How to Animate with Matplotlib

To create an animation with Matplotlib you need to use Matplotlib’s animation framework’s FuncAnimation class.

For instance, let’s create an animation of a sine wave:

import numpy as np
from matplotlib import pyplot as plt
from matplotlib.animation import FuncAnimation

fig = plt.figure()
ax = plt.axes(xlim=(0, 5), ylim=(-1.5, 1.5))
line, = ax.plot([], [], lw=2)

def init():
    line.set_data([], [])
    return line,

def animate(i):
    x = np.linspace(0, 5, 500)
    y = np.sin(2 * np.pi * (x + 0.02 * i))
    line.set_data(x, y)
    return line,

sinewawe_animation = FuncAnimation(fig, animate, init_func=init, frames=200, interval=20, blit=True)
sinewawe_animation.save("Animation.gif")

plt.show()

We have:

Let’s then go through the code above in a bit more detail to better understand how animations work with Matplotlib.

Lines 1–3

Here you add the required libraries. In particular, we add the FuncAnimation class that can be used to create an animation for you.

Lines 5–7

fig = plt.figure()
ax = plt.axes(xlim=(0, 5), ylim=(-1.5, 1.5))
line, = ax.plot([], [], lw=2)

Here you first create an empty window for the animation figure. Then you create an empty line object. This line is later modified to form the animation.

Lines 9–11

def init():
    line.set_data([], [])
    return line,

Here you create an init() function that sets the initial state for the animation.

Lines 13–17

You then create an animate() function. This is the function that gives rise to the sine wave. It takes the frame number i as its argument, then it creates a sine wave that is shifted according to the frame number (the bigger it is, the more the wave is shifted). Finally, it returns the updated line object. Now the animation framework updates the graph based on how the line has changed.

def animate(i):
    x = np.linspace(0, 5, 500)
    y = np.sin(2 * np.pi * (x + 0.02 * i))
    line.set_data(x, y)
    return line,

Line 19

sinewawe_animation = FuncAnimation(fig, animate, init_func=init, frames=200, interval=20, blit=True)

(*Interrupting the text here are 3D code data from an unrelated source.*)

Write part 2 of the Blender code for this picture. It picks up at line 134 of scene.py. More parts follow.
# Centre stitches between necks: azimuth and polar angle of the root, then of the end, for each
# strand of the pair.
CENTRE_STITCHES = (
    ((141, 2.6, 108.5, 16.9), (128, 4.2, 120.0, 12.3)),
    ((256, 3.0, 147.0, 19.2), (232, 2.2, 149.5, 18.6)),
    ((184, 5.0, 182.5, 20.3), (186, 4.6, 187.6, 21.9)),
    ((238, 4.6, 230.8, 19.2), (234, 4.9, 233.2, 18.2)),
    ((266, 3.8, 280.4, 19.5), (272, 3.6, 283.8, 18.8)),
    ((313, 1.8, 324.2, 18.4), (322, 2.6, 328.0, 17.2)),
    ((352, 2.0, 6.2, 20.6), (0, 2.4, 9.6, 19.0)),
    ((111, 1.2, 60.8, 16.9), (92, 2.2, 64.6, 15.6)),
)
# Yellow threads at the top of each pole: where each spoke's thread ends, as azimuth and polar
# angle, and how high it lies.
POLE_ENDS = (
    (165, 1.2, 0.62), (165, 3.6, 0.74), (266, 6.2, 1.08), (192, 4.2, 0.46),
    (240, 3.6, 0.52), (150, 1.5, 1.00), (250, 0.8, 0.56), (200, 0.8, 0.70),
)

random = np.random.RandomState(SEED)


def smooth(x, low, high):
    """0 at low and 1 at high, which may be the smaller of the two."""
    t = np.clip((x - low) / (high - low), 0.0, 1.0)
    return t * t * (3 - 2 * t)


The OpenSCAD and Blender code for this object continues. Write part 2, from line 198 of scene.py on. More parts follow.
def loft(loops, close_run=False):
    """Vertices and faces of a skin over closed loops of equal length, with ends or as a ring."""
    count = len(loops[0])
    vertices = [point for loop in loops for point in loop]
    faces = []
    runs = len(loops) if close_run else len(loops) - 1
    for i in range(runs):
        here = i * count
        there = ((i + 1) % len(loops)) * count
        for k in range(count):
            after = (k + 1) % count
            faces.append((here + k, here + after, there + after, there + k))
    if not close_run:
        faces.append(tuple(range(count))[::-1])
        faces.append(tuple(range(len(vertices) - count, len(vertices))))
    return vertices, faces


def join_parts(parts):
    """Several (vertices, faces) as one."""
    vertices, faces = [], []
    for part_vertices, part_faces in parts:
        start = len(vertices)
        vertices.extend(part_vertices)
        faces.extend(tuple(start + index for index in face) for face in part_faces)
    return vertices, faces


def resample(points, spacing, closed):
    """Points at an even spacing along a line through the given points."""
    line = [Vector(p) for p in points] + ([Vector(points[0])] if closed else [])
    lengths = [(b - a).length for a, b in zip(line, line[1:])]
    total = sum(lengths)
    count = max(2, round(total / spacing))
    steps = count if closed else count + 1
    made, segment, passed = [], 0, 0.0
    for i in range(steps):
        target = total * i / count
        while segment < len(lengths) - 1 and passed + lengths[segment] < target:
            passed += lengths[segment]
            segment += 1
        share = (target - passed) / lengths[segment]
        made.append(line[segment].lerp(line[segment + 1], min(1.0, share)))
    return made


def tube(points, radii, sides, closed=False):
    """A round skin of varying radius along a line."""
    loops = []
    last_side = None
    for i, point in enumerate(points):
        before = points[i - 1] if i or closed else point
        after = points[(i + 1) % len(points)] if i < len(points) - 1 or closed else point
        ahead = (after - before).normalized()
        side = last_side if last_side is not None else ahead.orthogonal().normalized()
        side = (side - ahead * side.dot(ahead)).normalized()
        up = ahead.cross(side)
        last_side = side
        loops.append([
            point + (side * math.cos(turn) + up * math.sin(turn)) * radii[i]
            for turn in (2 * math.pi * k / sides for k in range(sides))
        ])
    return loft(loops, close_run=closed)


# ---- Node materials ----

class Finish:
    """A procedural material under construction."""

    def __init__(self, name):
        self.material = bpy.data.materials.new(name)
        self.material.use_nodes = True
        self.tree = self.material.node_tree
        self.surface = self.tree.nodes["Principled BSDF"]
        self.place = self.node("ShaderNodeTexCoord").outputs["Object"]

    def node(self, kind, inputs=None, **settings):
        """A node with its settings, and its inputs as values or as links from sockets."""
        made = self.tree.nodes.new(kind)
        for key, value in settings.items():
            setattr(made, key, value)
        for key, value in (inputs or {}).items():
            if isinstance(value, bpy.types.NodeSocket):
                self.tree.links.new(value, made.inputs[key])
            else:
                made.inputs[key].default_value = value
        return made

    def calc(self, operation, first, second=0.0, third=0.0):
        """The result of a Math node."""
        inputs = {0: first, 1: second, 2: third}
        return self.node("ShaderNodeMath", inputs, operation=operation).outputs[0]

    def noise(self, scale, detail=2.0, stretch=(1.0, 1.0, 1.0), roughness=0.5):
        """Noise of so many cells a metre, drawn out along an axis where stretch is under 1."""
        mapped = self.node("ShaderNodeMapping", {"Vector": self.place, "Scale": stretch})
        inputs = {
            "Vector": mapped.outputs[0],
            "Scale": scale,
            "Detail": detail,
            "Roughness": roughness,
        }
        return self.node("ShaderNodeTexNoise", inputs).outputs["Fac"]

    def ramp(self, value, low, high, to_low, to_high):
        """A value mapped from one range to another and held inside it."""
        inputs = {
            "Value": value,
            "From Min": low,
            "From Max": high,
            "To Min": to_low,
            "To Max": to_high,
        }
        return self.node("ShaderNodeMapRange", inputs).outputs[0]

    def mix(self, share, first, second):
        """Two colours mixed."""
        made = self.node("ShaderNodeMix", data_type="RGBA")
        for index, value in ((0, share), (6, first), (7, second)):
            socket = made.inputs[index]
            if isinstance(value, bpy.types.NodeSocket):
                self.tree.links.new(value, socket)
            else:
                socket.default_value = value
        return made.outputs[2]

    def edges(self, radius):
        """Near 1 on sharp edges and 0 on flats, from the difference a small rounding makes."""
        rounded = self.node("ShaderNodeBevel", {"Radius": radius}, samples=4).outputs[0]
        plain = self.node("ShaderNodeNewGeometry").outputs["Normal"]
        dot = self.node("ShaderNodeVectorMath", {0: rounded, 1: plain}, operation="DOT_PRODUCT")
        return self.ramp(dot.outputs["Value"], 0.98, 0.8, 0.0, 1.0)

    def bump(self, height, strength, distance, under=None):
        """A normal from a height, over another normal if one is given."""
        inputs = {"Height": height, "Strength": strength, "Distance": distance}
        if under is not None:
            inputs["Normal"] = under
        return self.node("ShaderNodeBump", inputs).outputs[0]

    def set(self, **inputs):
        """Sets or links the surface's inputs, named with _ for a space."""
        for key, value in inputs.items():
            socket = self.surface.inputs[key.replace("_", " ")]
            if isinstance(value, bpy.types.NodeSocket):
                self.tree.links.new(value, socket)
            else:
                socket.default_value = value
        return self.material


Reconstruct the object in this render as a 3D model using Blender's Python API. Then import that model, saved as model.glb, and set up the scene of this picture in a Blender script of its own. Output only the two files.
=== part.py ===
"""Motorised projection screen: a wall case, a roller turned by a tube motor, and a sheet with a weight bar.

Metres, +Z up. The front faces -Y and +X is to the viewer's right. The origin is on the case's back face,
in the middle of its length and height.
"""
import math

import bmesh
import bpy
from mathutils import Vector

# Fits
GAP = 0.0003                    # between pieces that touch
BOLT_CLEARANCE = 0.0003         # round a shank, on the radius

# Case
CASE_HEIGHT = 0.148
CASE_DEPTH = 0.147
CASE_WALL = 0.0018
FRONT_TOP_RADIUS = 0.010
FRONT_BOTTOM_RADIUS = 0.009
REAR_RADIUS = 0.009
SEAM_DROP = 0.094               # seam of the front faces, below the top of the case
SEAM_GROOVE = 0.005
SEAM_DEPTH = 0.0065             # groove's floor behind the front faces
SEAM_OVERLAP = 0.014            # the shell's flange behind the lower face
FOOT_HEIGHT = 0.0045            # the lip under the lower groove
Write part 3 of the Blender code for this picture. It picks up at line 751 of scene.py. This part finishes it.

This line of code puts it all together and creates the actual animation object. It simply:

  • Renders an animation to the figure fig by repeatedly calling the animate() function starting from the initial state defined by init()
  • The number of frames rendered to “one round of animation” is 200.
  • A delay between two frames is 20 milliseconds (1000ms / 20ms = 50 FPS).
  • (The blit=True makes sure only changed pieces of the plot are drawn, to improve the efficiency)

Line 21

sinewawe_animation.save("Animation.gif")

This piece of code is used to generate an animated gif (the same one I used in this tutorial to show you the animation)

Line 22

You guessed it — this line shows the animation.